Caption by / Photo by Joshua Goldman/CNET
Shooting close-ups is one of the few things the L24 is good for--as long as you have steady hands or a tripod. It can focus as close as 2 inches from a subject and the results--assuming you have plenty of light--can stand up to large prints or heavy cropping.
Caption by / Photo by Joshua Goldman/CNET
Like almost all cameras in its class, the L24 has slow shooting performance. Its shutter lag--the amount of time from when the shutter release is pressed to when an image is captured--is long at 0.5 second in bright light and 0.9 second in dim lighting. Shot-to-shot times averaged 2.3 seconds without the flash and 4.9 seconds with it. It does have a continuous shooting option, which was used to get this photo, for capturing up to 3 shots at 0.7 frames per second. This was actually not the shot I wanted, and that's really the problem. The L24's performance is too slow for moving subjects such as active kids and pets or sports. You will get a shot, but it likely won't be the one you wanted or it may be blurry because the camera used a slow shutter speed instead of raising the ISO.

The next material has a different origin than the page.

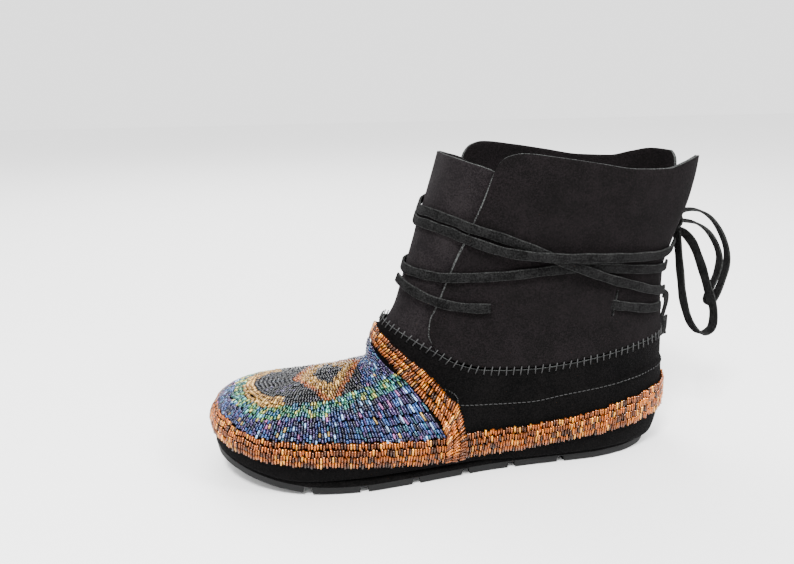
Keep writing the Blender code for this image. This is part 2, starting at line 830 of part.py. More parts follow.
def make_tongue(look):
    """The front panel, tucked behind the upper's topline and behind both flaps."""
    share_at, height = columns(TONGUE_TOP)
    guide = []
    for i in range(TONGUE_COLUMNS + 1):
        share = 2.0 * i / TONGUE_COLUMNS - 1.0
        angle = share * TONGUE_REACH
        top = float(blend(abs(share), share_at, above(height)))
        column = []
        for j in range(TONGUE_ROWS + 1):
            z = top
            for _ in range(6):
                x = float(shaft_point(angle, z)[0])
                low = topline_height(x) - TONGUE_TUCK
                z = low + (top - low) * j / TONGUE_ROWS
            column.append(shaft_point(angle, z))
        guide.append(column)
    outer = -max(COLLAR_WALL, UPPER_WALL) - TONGUE_GAP
    return layer("tongue", guide, outer - TONGUE_WALL, outer, look)


def sole_loft(name, stations, outline, look):
    """A slab lofted through cross sections, each a ring of (y, z) points at its station."""
    verts, faces = [], []
    for x in stations:
        ring = outline(x)
        verts += [(x, y, z) for y, z in ring]
    size = len(verts) // len(stations)
    for i in range(len(stations) - 1):
        for c in range(size):
            a, b = i * size + c, i * size + (c + 1) % size
            faces.append((a, a + size, b + size, b))
    faces.append(tuple(range(size)))
    end = (len(stations) - 1) * size
    faces.append(tuple(reversed(range(end, end + size))))
    return solid(name, verts, faces, look)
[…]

Caption by / Photo by Joshua Goldman/CNET
Colors are pleasing from the L24 (and probably the best thing about this camera). It seems to struggle with some reds, such as the flowers on the lower left, but otherwise, subjects were bright and vivid. However, that changes as more noise is introduced at higher ISO sensitivities. The auto white balance is somewhat yellow-green under fluorescent light and warm under incandescent. Oddly enough there is a manual white balance that works really well, but it's only available in Auto mode.
Caption by / Photo by Joshua Goldman/CNET
The limited 3.6x zoom on the L24 is normal for its class. The lens unfortunately starts at a narrow 37mm (35mm equivalent). That really limits your framing. Plus, competing models can be found with wide-angle lenses like Canon's PowerShot A1200.
Caption by / Photo by Joshua Goldman/CNET
There is little sign of barrel distortion at the wide end of the lens, but oddly there is some at the telephoto end. The lens is pretty sharp at the center; it gets softer at the edges and in the corners. The lower left side and corner of my review camera was noticeably softer than the rest of the lens.
Caption by / Photo by Joshua Goldman/CNET
Fringing in high-contrast areas isn't a big issue with the L24. You will see it, especially on subjects off to the sides, but for the most part it is only visible when photos are viewed at full size.